[Source material]
[Start]

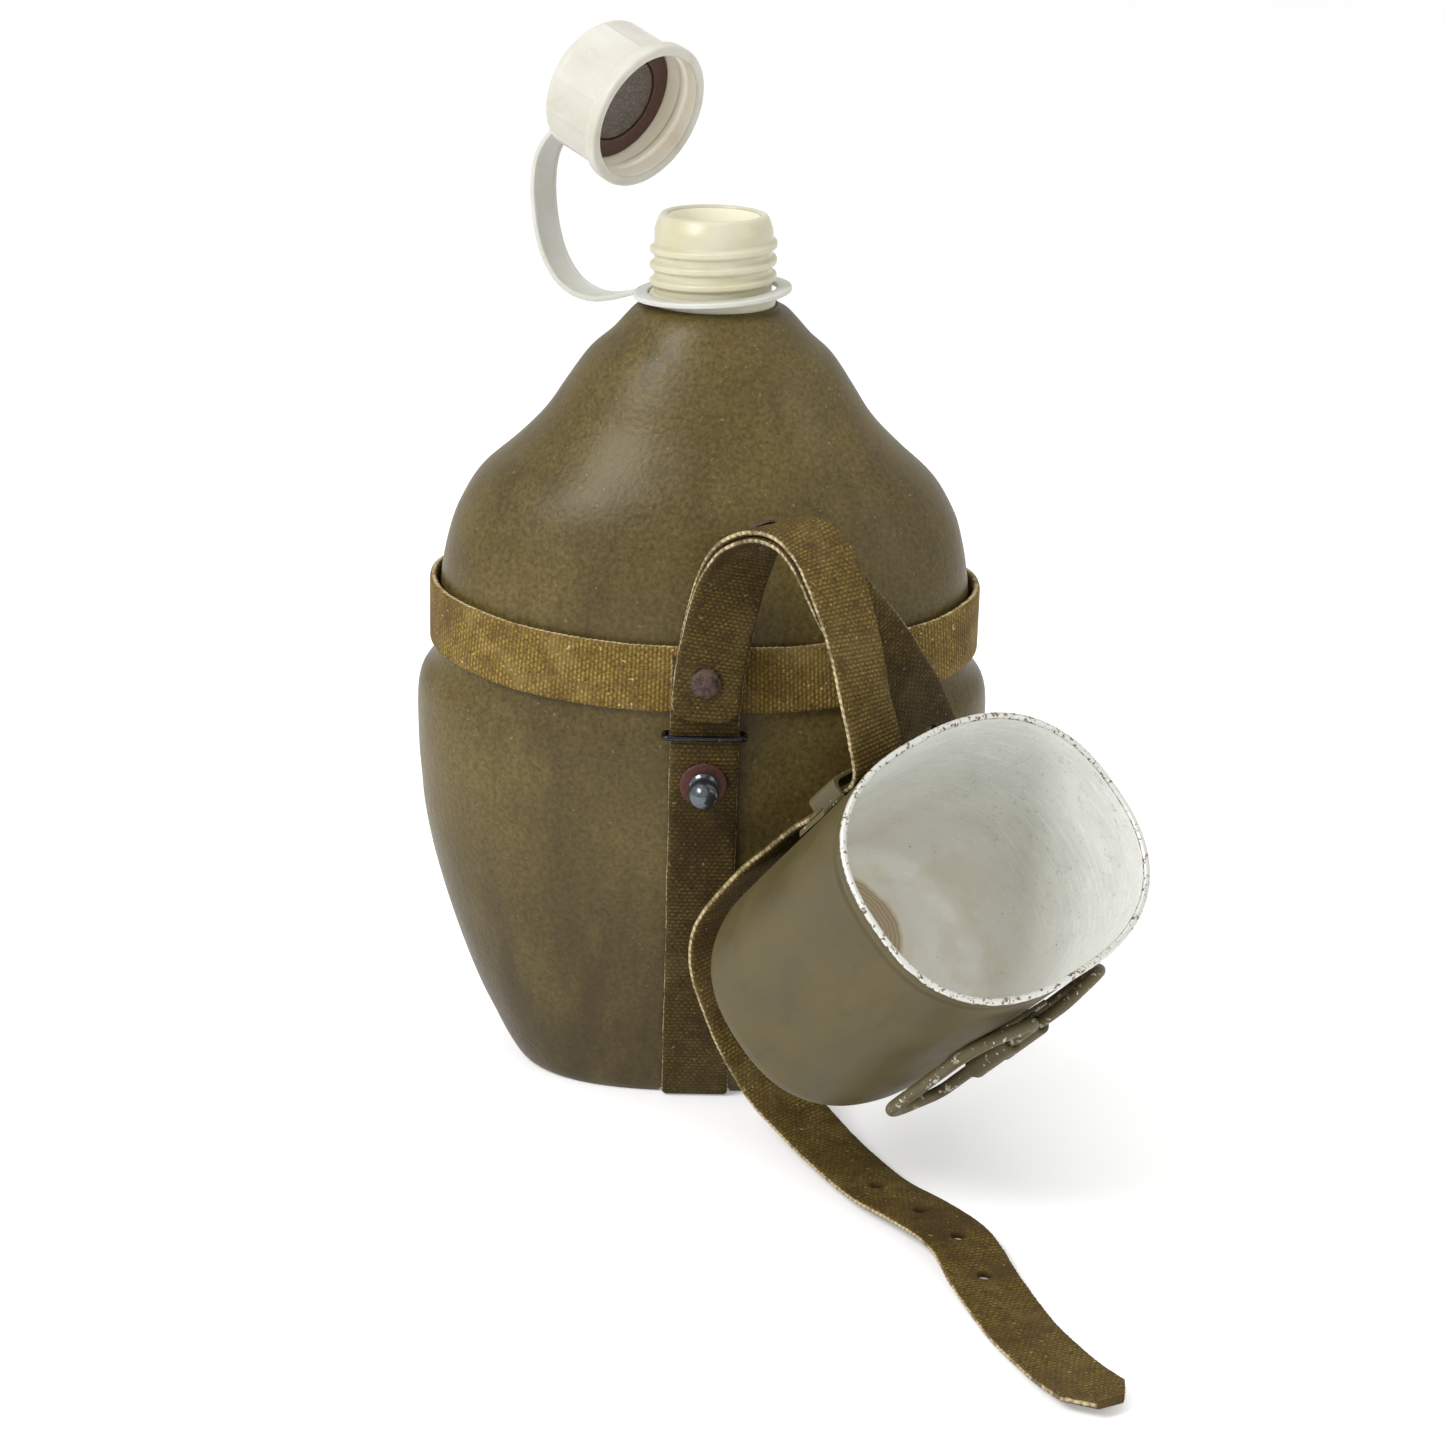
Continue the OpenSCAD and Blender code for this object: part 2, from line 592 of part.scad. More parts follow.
module bridge_outline() {
    top = wall_y(0, bridge_z) + bridge_rise;
    low_l = foot_line(0, -1);
    low_r = foot_line(0, 1);
    up_l = foot_line(1, -1);
    up_r = foot_line(1, 1);
    polygon(concat(
        [for (k = [3:-1:1]) low_l[k]],
        [[-bridge_half, low_l[0][1]], [-bridge_half, top - 1.4], [-bridge_half + 1.4, top],
         [bridge_half - 1.4, top], [bridge_half, top - 1.4], [bridge_half, low_r[0][1]]],
        [for (k = [1:3]) low_r[k]], [for (k = [3:-1:1]) up_r[k]],
        [[bridge_half + bridge_t, up_r[0][1]], [bridge_half + bridge_t, top - 1],
         [bridge_half - 1, top + bridge_t], [1 - bridge_half, top + bridge_t],
         [-bridge_half - bridge_t, top - 1], [-bridge_half - bridge_t, up_l[0][1]]],
        [for (k = [1:3]) up_l[k]]));
}

foot_x = bridge_half + bridge_t + bridge_foot * 0.55;

module cup_bridge() {
    color("#7c7a58") in_cup() difference() {
        translate([0, 0, bridge_z - bridge_w / 2]) linear_extrude(bridge_w) bridge_outline();
        wall_bores(foot_x, bridge_z, 1);
    }
}

// Small rivets through the cup's wall on the side s: a domed head standing out, a flat one inside
small_head_r = 2.3;
inside_head_r = 2;
inside_head_t = 0.9;
module wall_rivets(at_x, z, s, out) {
    tail = cup_t + 0.4;
    for (x = [-at_x, at_x]) on_wall(x, z, s) {
        translate([0, 0, out]) rivet(0.1, small_head_r, 1, small_shaft_r);
        translate([0, 0, -tail]) cylinder(h = tail + out + 0.2, r = small_shaft_r);
        translate([0, 0, -tail - inside_head_t]) cylinder(h = inside_head_t + 0.1, r = inside_head_r);
    }
}

module bridge_rivets() {
    color("#8d8a72") in_cup() wall_rivets(foot_x, bridge_z, 1, bridge_t + 0.45);
}

// Handle plate on the -Y wall, with a barrel at each side for a wing of the handle
plate_z = 37;
plate_half_w = 14;
plate_rivet_x = 11;
plate_h = 17;
plate_t = 1.2;
hinge_x = 5.2;
hinge_out = 3.6;     // distance of the hinge axes from the wall
barrel_r = 2.9;
pin_play = 0.06;     // running clearance of the wire in its barrel

function plate_y() = -wall_y(0, plate_z) - 0.2;
hinge_y = -(cup_b + hinge_out);

module plate_shape() {
    translate([-plate_half_w, plate_y() - plate_t, plate_z - plate_h / 2])
        cube([2 * plate_half_w, plate_t, plate_h]);
    for (s = [-1, 1]) translate([s * hinge_x, hinge_y, plate_z - plate_h / 2]) {
        cylinder(h = plate_h, r = barrel_r);
        translate([-1.4, 0, 0]) cube([2.8, -hinge_y + plate_y() - 0.2, plate_h]);
    }
}

module handle_plate() {
    color("#7c7a58") in_cup() difference() {
        plate_shape();
        for (s = [-1, 1]) translate([s * hinge_x, hinge_y, plate_z - plate_h])
            cylinder(h = 2 * plate_h, r = wire_d / 2 + pin_play);
        wall_bores(plate_rivet_x, plate_z, -1);
    }
}

module plate_rivets() {
    color("#8d8a72") in_cup() wall_rivets(plate_rivet_x, plate_z, -1, plate_t + 1.1);
}

module cup() {
    color("#7c7a58") in_cup() difference() {
        skin([for (r = cup_rows) cup_section(r)]);
        skin([for (r = hollow_rows) cup_section(r)]);
        wall_bores(foot_x, bridge_z, 1);
        wall_bores(plate_rivet_x, plate_z, -1);
    }
}

wing_reach = 20.5;   // from the hinge to the far end of a wing
wing_half_h = 22.5;  // half-height of a wing
wing_z = 34.5;       // height of a wing's middle above the cup's foot
wing_tuck = 8;       // turn of a folded wing in towards the wall
wing_bend = 9;       // bend radius at the far corners
near_bend = 3.4;     // bend radius next to the hinge

module bend(r, a) { rotate([0, 0, a]) rotate_extrude(angle = 90) translate([r, 0]) circle(d = wire_d); }
module rod(a, b) { along(a, b - a) cylinder(h = norm(b - a), d = wire_d); }

// Closed wire loop in the x-z plane: its straight side is the hinge, at x = 0
module wing() {
    far = wing_reach - wing_bend;
    high = wing_half_h - wing_bend;
    near = wing_half_h - near_bend;
    rod([0, 0, -near], [0, 0, near]);
    rod([wing_reach, 0, -high], [wing_reach, 0, high]);
    for (s = [-1, 1]) rod([near_bend, 0, s * wing_half_h], [far, 0, s * wing_half_h]);
    rotate([90, 0, 0]) {
        translate([far, high, 0]) bend(wing_bend, 0);
        translate([near_bend, near, 0]) bend(near_bend, 90);
        translate([near_bend, -near, 0]) bend(near_bend, 180);
        translate([far, -high, 0]) bend(wing_bend, 270);
    }
}

module handle_left() {
    color("#6f6c4d") in_cup() translate([-hinge_x, hinge_y, wing_z])
        mirror([1, 0, 0]) rotate([0, 0, wing_tuck]) wing();
}
module handle_right() {
    color("#6f6c4d") in_cup() translate([hinge_x, hinge_y, wing_z])
        rotate([0, 0, wing_tuck]) wing();
}

bottle();
cover();
waist_band();
vertical_strap();
cup_strap_upper();
cup_strap_middle();
cup_strap_tail();
belt_strap_fixed();
belt_strap_flap();
front_rivet();
arch_rivet();
back_rivet();
front_stud();
front_stud_washer();
front_keeper();
back_stud();
back_stud_washer();
back_keeper();
tether_ring();
tether_band();
cap();
cap_gasket();
cap_liner();
cup();
cup_bridge();
bridge_rivets();
handle_plate();
plate_rivets();
handle_left();
handle_right();
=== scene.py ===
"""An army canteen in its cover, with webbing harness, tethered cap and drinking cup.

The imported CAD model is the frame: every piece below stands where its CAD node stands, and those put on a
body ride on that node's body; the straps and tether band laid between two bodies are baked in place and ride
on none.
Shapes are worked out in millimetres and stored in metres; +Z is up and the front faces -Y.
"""

import functools
import math

import bpy
import numpy as np
from mathutils import Matrix, Vector, noise


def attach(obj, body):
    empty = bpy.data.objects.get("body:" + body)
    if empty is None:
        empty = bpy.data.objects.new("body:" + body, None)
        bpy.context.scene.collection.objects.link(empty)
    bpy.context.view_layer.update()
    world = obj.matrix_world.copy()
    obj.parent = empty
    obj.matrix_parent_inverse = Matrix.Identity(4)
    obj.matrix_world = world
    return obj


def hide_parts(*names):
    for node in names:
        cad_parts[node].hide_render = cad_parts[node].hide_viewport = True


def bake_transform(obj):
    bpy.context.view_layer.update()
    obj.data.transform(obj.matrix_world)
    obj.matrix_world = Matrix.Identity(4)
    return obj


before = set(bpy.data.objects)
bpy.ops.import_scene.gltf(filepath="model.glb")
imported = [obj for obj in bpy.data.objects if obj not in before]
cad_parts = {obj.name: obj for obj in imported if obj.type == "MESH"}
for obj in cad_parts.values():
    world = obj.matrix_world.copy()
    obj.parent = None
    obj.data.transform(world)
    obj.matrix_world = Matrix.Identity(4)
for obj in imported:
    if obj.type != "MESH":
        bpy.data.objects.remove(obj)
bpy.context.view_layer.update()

MM = 0.001
SCALLOP = 1.6       # distance between the loops of a strap's selvedge


# ---------- curves ----------


def smooth(points, steps):
    """Catmull-Rom curve through the points, with that many steps from each to the next."""
    p = np.array(points, float)
    padded = np.vstack([p[:1], p, p[-1:]])
    out = []
    for i in range(len(p) - 1):
        a, b, c, d = padded[i : i + 4]
        for k in range(steps):
            t = k / steps
            out.append(
                0.5 * (2 * b + (c - a) * t + (2 * a - 5 * b + 4 * c - d) * t * t
                       + (3 * b - a - 3 * c + d) * t ** 3)
            )
    out.append(p[-1])
    return np.array(out)


def unit(v):
    v = np.asarray(v, float)
    return v / np.linalg.norm(v, axis=-1, keepdims=True)


def washer_section(inner, outer, low, high, radius, start=None):
    """Section of a flat ring with its outer edges and one inner edge rounded, from a height on its bore."""
    first = low if start is None else start
    path = [(inner, first)] + ([(inner, low)] if start is not None else [])
    path += [(outer, low), (outer, high), (inner, high), (inner, first + 0.01)]
    return fillet(path, radius)


def tangents(p, closed=False):
    """Unit directions along a list of points."""
    if closed:
        return unit(np.roll(p, -1, 0) - np.roll(p, 1, 0))
    return unit(np.vstack([p[1] - p[0], p[2:] - p[:-2], p[-1] - p[-2]]))


def resample(points, spacing, *others):
    """The points, and any lists that go with them, at even spacing along the curve."""
    gaps = np.linalg.norm(np.diff(points, axis=0), axis=1)
    run = np.concatenate([[0], np.cumsum(gaps)])
    at = np.linspace(0, run[-1], max(2, int(round(run[-1] / spacing)) + 1))
    pick = lambda v: np.stack([np.interp(at, run, v[:, k]) for k in range(v.shape[1])], 1)
    return (pick(points),) + tuple(pick(v) for v in others) + (at,)


def rounded(before, corner, after, radius, steps):
    """Points on the curve that rounds off one corner."""
    back, ahead = before - corner, after - corner
    reach = min(radius, 0.48 * np.linalg.norm(back), 0.48 * np.linalg.norm(ahead))
    start, end = corner + unit(back) * reach, corner + unit(ahead) * reach
    shares = [k / steps for k in range(steps + 1)]
    return [(1 - t) ** 2 * start + 2 * t * (1 - t) * corner + t * t * end for t in shares]


def fillet(points, radius, steps=4):
    """A flat outline with each inner corner rounded."""
    p = [np.array(q, float) for q in points]
    out = [p[0]]
    for i in range(1, len(p) - 1):
        out += rounded(p[i - 1], p[i], p[i + 1], radius, steps)
    return np.array(out + [p[-1]])


def rounded_loop(corners, radius, steps=6):
    """A closed path through corners, each rounded."""
    p = [np.array(c, float) for c in corners]
    out = []
    for i in range(len(p)):
        out += rounded(p[i - 1], p[i], p[(i + 1) % len(p)], radius, steps)
    return np.array(out)


def turn(angle, axis):
    return Matrix.Rotation(math.radians(angle), 4, axis)


def move(x, y, z):
    """A shift in millimetres."""
    return Matrix.Translation(Vector((x, y, z)) * MM)


def round_angles(count):
    return np.linspace(0, 2 * math.pi, count, endpoint=False)


def along(point, direction):
    """A matrix that puts +Z along the direction, at a point in millimetres."""
    u = unit(direction)
    tilt = math.degrees(math.acos(max(-1, min(1, u[2]))))
    heading = math.degrees(math.atan2(u[1], u[0]))
    return move(*point) @ turn(heading, "Z") @ turn(tilt, "Y")


# ---------- meshes ----------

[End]

[What you are asked to do] Copy out exactly the lines from the one with "rotate([90, 0, 0])" through the one with "obj.data.transform(obj.matrix_world)", counting both ends, and no other lines.

[Exercise response]
    rotate([90, 0, 0]) {
        translate([far, high, 0]) bend(wing_bend, 0);
        translate([near_bend, near, 0]) bend(near_bend, 90);
        translate([near_bend, -near, 0]) bend(near_bend, 180);
        translate([far, -high, 0]) bend(wing_bend, 270);
    }
}

module handle_left() {
    color("#6f6c4d") in_cup() translate([-hinge_x, hinge_y, wing_z])
        mirror([1, 0, 0]) rotate([0, 0, wing_tuck]) wing();
}
module handle_right() {
    color("#6f6c4d") in_cup() translate([hinge_x, hinge_y, wing_z])
        rotate([0, 0, wing_tuck]) wing();
}

bottle();
cover();
waist_band();
vertical_strap();
cup_strap_upper();
cup_strap_middle();
cup_strap_tail();
belt_strap_fixed();
belt_strap_flap();
front_rivet();
arch_rivet();
back_rivet();
front_stud();
front_stud_washer();
front_keeper();
back_stud();
back_stud_washer();
back_keeper();
tether_ring();
tether_band();
cap();
cap_gasket();
cap_liner();
cup();
cup_bridge();
bridge_rivets();
handle_plate();
plate_rivets();
handle_left();
handle_right();
=== scene.py ===
"""An army canteen in its cover, with webbing harness, tethered cap and drinking cup.

The imported CAD model is the frame: every piece below stands where its CAD node stands, and those put on a
body ride on that node's body; the straps and tether band laid between two bodies are baked in place and ride
on none.
Shapes are worked out in millimetres and stored in metres; +Z is up and the front faces -Y.
"""

import functools
import math

import bpy
import numpy as np
from mathutils import Matrix, Vector, noise


def attach(obj, body):
    empty = bpy.data.objects.get("body:" + body)
    if empty is None:
        empty = bpy.data.objects.new("body:" + body, None)
        bpy.context.scene.collection.objects.link(empty)
    bpy.context.view_layer.update()
    world = obj.matrix_world.copy()
    obj.parent = empty
    obj.matrix_parent_inverse = Matrix.Identity(4)
    obj.matrix_world = world
    return obj


def hide_parts(*names):
    for node in names:
        cad_parts[node].hide_render = cad_parts[node].hide_viewport = True


def bake_transform(obj):
    bpy.context.view_layer.update()
    obj.data.transform(obj.matrix_world)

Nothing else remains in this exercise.